▼▼▼
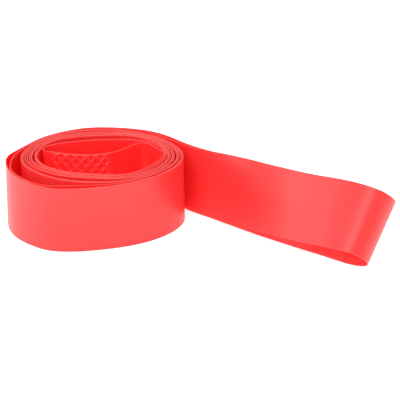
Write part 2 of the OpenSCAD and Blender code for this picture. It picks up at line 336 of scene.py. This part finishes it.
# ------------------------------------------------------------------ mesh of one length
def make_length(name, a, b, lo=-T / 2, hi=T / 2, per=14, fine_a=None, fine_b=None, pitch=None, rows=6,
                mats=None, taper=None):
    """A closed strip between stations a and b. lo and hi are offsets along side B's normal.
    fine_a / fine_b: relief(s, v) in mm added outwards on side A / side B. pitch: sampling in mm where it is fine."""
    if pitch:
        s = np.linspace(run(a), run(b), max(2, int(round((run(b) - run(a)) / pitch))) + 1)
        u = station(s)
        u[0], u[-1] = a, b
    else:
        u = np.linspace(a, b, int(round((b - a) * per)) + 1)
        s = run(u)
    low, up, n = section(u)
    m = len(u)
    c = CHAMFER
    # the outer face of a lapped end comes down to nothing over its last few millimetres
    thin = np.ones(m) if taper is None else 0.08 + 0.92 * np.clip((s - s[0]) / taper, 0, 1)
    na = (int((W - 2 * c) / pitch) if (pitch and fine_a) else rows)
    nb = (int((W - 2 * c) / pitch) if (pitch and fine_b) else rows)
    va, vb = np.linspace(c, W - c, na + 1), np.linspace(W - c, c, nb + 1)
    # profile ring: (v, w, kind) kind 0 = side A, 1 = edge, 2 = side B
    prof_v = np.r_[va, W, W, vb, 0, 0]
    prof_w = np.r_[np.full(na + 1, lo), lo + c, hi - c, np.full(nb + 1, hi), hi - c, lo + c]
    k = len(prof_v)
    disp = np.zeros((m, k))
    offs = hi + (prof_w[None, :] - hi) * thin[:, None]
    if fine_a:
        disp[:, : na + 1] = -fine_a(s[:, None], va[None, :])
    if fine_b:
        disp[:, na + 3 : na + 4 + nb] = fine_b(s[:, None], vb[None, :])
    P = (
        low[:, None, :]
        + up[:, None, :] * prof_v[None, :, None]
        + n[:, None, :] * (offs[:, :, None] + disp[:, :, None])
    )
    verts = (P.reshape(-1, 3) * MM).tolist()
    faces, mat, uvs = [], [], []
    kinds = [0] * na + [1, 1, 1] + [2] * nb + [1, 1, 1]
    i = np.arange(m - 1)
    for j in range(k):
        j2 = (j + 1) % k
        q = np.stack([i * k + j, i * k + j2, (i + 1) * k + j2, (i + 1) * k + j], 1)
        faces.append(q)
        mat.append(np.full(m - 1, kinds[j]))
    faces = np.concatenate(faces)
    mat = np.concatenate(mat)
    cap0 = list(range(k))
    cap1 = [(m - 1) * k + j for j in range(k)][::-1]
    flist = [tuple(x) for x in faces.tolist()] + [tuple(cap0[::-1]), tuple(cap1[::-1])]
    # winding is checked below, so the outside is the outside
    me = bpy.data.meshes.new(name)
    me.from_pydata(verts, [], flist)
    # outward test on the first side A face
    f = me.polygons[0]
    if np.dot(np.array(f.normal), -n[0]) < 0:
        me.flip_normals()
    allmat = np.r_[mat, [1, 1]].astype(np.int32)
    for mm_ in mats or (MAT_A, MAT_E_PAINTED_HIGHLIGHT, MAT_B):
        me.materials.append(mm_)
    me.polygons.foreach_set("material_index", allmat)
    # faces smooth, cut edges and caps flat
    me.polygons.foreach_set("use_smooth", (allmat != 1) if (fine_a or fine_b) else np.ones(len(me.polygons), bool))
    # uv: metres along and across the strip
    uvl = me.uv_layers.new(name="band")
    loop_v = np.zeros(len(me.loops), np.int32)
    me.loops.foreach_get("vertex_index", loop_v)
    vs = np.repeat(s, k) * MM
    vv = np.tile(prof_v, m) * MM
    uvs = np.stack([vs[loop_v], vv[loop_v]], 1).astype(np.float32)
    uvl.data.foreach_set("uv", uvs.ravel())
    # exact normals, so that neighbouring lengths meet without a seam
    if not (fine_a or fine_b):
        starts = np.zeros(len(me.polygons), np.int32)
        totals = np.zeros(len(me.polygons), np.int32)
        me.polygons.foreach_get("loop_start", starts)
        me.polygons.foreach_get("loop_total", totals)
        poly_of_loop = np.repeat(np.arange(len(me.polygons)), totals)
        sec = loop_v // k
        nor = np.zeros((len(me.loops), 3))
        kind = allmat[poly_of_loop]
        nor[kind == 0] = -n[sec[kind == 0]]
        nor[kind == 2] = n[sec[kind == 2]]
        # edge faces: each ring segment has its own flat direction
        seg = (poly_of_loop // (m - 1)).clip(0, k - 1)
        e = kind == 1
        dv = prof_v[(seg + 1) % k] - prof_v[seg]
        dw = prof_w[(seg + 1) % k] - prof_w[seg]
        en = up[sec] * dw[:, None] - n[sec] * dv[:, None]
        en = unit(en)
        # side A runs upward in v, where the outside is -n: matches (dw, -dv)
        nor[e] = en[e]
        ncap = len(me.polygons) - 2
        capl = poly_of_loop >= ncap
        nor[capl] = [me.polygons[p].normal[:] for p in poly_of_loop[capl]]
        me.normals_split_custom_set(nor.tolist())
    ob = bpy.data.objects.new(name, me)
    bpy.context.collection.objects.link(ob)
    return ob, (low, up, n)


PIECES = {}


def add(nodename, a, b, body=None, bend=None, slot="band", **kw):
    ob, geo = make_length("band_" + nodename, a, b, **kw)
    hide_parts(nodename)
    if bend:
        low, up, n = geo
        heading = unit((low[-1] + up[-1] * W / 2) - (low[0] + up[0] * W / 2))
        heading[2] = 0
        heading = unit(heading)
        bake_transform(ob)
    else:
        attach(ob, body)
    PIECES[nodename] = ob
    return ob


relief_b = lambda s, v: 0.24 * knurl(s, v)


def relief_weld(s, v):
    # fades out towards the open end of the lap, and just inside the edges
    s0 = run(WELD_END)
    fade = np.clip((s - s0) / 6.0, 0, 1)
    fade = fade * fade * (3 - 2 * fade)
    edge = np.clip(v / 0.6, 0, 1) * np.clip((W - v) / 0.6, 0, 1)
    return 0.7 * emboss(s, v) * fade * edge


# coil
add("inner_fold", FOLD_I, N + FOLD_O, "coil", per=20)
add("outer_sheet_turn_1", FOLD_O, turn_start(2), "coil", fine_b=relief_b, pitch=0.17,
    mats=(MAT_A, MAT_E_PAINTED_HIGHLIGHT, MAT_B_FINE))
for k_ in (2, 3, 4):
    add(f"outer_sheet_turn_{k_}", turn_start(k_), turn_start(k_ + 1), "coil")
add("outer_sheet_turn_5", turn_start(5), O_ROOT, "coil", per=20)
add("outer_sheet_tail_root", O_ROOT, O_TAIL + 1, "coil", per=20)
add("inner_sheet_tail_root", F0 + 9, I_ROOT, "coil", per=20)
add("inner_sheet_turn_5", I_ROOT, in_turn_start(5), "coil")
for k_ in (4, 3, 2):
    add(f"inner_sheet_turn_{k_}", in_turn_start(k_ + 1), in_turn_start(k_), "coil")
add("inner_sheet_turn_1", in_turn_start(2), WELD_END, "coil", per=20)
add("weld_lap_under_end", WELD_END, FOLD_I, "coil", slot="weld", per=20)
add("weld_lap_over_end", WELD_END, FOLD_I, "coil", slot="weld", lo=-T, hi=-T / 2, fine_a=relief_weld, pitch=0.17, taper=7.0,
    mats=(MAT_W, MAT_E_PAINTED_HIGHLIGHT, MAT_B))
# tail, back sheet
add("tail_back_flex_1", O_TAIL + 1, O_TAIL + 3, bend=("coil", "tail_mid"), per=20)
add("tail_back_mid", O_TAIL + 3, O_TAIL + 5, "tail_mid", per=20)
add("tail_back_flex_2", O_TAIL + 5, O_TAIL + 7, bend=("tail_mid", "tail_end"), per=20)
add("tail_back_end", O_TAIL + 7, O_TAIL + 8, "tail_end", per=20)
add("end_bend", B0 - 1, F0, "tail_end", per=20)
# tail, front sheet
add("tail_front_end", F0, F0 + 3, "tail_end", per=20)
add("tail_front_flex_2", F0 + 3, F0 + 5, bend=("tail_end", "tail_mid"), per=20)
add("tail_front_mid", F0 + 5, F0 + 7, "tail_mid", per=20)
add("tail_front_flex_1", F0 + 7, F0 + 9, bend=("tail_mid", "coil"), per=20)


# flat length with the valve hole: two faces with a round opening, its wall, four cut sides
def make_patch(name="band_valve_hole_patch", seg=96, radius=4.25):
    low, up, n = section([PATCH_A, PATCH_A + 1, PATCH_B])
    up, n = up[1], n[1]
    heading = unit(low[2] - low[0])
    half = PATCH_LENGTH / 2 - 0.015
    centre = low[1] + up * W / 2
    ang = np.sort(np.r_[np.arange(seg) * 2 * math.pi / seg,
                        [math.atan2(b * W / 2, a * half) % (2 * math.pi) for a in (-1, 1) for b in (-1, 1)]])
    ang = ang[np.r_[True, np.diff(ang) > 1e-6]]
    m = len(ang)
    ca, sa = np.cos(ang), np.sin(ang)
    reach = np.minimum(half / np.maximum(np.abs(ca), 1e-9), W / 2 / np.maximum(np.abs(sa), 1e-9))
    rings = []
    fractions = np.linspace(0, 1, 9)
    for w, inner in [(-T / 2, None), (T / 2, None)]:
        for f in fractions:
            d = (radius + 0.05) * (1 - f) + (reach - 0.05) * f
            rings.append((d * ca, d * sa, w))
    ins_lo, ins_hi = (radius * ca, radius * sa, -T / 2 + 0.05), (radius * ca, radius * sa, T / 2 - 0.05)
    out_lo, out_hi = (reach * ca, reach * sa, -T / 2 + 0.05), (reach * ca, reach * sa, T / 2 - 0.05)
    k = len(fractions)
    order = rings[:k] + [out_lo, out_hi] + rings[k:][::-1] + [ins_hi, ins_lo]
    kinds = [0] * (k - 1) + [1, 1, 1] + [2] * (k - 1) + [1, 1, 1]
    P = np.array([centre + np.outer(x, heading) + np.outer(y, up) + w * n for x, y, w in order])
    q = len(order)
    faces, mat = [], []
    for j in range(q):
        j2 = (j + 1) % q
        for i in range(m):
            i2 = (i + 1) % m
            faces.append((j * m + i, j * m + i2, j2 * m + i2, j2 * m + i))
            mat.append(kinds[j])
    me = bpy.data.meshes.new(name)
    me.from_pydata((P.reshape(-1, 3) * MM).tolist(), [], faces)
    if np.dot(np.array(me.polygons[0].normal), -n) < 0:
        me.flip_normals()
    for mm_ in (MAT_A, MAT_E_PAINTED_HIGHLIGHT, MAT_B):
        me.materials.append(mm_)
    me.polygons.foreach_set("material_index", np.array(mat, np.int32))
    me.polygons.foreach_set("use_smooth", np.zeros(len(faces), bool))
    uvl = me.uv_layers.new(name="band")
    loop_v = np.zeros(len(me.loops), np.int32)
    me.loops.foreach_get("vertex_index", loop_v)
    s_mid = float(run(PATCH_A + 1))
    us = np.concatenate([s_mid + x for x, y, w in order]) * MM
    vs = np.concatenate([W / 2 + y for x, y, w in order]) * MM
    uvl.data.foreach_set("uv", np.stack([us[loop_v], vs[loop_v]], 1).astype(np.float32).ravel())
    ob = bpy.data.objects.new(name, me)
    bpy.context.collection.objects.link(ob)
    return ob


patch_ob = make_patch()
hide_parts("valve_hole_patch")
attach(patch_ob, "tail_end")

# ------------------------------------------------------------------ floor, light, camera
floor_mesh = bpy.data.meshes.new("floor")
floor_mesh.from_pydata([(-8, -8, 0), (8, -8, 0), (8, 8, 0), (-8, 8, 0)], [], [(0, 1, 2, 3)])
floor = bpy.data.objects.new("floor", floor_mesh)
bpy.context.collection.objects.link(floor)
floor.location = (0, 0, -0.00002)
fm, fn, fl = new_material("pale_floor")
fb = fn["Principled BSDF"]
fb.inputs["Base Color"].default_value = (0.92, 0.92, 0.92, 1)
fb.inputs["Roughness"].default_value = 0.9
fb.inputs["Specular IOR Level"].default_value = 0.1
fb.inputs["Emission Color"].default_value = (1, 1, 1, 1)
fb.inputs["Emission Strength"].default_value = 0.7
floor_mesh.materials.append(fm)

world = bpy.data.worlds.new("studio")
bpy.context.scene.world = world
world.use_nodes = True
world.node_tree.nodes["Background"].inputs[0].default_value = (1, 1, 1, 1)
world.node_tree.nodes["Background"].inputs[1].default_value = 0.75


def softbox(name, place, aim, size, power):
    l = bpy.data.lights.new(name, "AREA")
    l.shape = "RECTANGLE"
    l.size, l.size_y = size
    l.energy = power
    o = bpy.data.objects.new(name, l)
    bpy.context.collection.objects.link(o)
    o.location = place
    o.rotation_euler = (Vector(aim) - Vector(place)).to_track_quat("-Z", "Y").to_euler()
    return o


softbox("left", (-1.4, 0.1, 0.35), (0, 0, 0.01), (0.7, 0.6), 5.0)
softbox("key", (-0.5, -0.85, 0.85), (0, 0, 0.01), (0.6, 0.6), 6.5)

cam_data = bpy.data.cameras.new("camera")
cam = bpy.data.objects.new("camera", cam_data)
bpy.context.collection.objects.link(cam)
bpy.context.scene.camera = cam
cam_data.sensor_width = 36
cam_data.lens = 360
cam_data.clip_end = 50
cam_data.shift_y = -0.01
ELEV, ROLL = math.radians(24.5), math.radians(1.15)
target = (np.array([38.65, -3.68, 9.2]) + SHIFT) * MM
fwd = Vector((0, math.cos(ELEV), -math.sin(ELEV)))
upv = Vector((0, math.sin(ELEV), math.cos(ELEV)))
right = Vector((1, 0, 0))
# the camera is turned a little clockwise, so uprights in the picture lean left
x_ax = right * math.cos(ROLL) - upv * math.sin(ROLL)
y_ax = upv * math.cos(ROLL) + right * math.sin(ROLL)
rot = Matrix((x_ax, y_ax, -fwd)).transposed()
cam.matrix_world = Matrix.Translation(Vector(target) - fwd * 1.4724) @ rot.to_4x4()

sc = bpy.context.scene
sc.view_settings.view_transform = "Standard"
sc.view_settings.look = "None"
▲▲▲
▶ **Stated task**:
Return, unchanged, the run of lines above that opens with the line containing "hide_parts(nodename)" and closes with the line containing "return 0.7 * emboss(s, v) * fade * edge". Include both.

▶ **Answer to this problem**:
    hide_parts(nodename)
    if bend:
        low, up, n = geo
        heading = unit((low[-1] + up[-1] * W / 2) - (low[0] + up[0] * W / 2))
        heading[2] = 0
        heading = unit(heading)
        bake_transform(ob)
    else:
        attach(ob, body)
    PIECES[nodename] = ob
    return ob


relief_b = lambda s, v: 0.24 * knurl(s, v)


def relief_weld(s, v):
    # fades out towards the open end of the lap, and just inside the edges
    s0 = run(WELD_END)
    fade = np.clip((s - s0) / 6.0, 0, 1)
    fade = fade * fade * (3 - 2 * fade)
    edge = np.clip(v / 0.6, 0, 1) * np.clip((W - v) / 0.6, 0, 1)
    return 0.7 * emboss(s, v) * fade * edge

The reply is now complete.